@FWRLurker
The point he is making is that the "wage gap" is 'natural'. True or not, it is different to your claim. Actual wage differences between men and women in the same jobs are now very narrow. The differences comes from women being in different industries and missing out on promotions.
And that’s exactly what I object to. Women’s share of wage has been gradually rising. He believes that sometime between 1960 and now, wages have landed “where they should naturally be” and any further movement to narrow the gap ergo must be the “excesses” of feminism. As if Feminism wasn’t the reason it has been narrowing all along. There’s no evidence he’s right nor could there be. Also, he’s committing the naturalistic fallacy in any case (simply because something is natural - eg If male violence is, which again we don’t know) doesn’t make it right.
I’ll try to find a good source but the main issue is that one cannot tell the difference between genetic variation that acts via a differential environmental effect from genetic variation that acts directly on a phenotype, without doing experienents that are impossible in humans (eg raising a child completely gender neutrally). So the entire field of behavioral genetics in humans is based on assuming environment x gene interactions are “genetic/natural”.
A clear example are genes we’ve found where 1 version puts you at higher RISK for PTSD but only if you experience trauma in childhood does the risk change from the other version. Everything related to gender could be in this category. We do not know and cannot in fact.
Anyway I don’t think he’s a monster or anything I just think he’s ignorant on this issue but nevertheless keeps pretending his personal views are scientific, which bothers me a great deal as a scientist.
I don't think your idea of "where they should naturally be" is what is meant at all. You are gving a moral status to something that's not meant to be amoral statement.
For example, if it was 200 years ago, women who were sexually active were pretty inevitably going to spend significant amounts of time in pregnancy, post-partum recovery, breastfeeding, and experiencing the effects of these. That's just the way it is if there is little technological ability to control how many children you have.
That would, inevitably, naturally, affect their career and earning potential. Even in a perfect society. Naturally, you would have some sort of wage gap.
That's not a moral statement, and it's not anti-woman. It just is.

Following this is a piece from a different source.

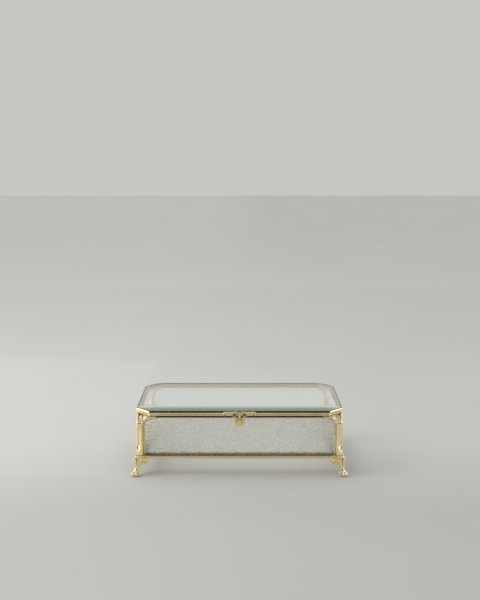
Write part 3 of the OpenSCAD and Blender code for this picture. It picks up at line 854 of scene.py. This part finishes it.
# %% Filed copies
def filed_copy(node, name, material, body, width=0.12):
    """A copy of a node with its loose triangles merged and its sharp edges bevelled."""
    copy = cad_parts[node].copy()
    copy.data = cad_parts[node].data.copy()
    copy.name = name
    copy.parent = None
    copy.matrix_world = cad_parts[node].matrix_world.copy()
    copy.hide_render = copy.hide_viewport = False
    for key in [key for key in copy.keys() if key.startswith("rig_")]:
        del copy[key]
    bpy.context.scene.collection.objects.link(copy)
    edit = bmesh.new()
    edit.from_mesh(copy.data)
    bmesh.ops.remove_doubles(edit, verts=edit.verts, dist=MERGE)
    bmesh.ops.dissolve_limit(edit, angle_limit=math.radians(1), verts=edit.verts, edges=edit.edges)
    edit.to_mesh(copy.data)
    edit.free()
    bevel = copy.modifiers.new("filed edges", "BEVEL")
    bevel.width = width * MM
    bevel.segments = 2
    bevel.limit_method = "ANGLE"
    bevel.angle_limit = math.radians(40)
    copy.data.shade_smooth()
    copy.data.set_sharp_from_angle(angle=math.radians(38))
    copy.data.materials.clear()
    copy.data.materials.append(material)
    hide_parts(node)
    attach(copy, body)


FITTINGS = {
    "angle": (inner_brass, "brass_inner", list(CORNERS)),
    "hinge_case_knuckles": (cast_brass, "brass", ["left", "right"]),
    "hinge_lid_knuckle": (cast_brass, "brass", ["left", "right"]),
    "hinge_pin": (drawn_brass, "brass", ["left", "right"]),
}
for kind, (material, slot_name, places) in FITTINGS.items():
    for place in places:
        rides_on = "lid" if kind == "hinge_lid_knuckle" else "case"
        filed_copy(f"{place}_{kind}", f"{place}_{kind}_filed", material, rides_on)
filed_copy("base_glass", "base_plate_filed", base_plate, "case", 0.2)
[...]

Peterson things the effects of having a female physiology result, even now with some real ability to control pregnancy etc, in different outcome in the workplace for women as a group. You can think that's not the cause, but it's not anti-woman to think that's what the data shows. And it's also quite different to say, therefore women should not be in high-powered careers, and some statistically significant contingent of women may not prefer to be in high-powered careers. Or even, valuing things other that high-powered careers may be a strength rather than a weakness.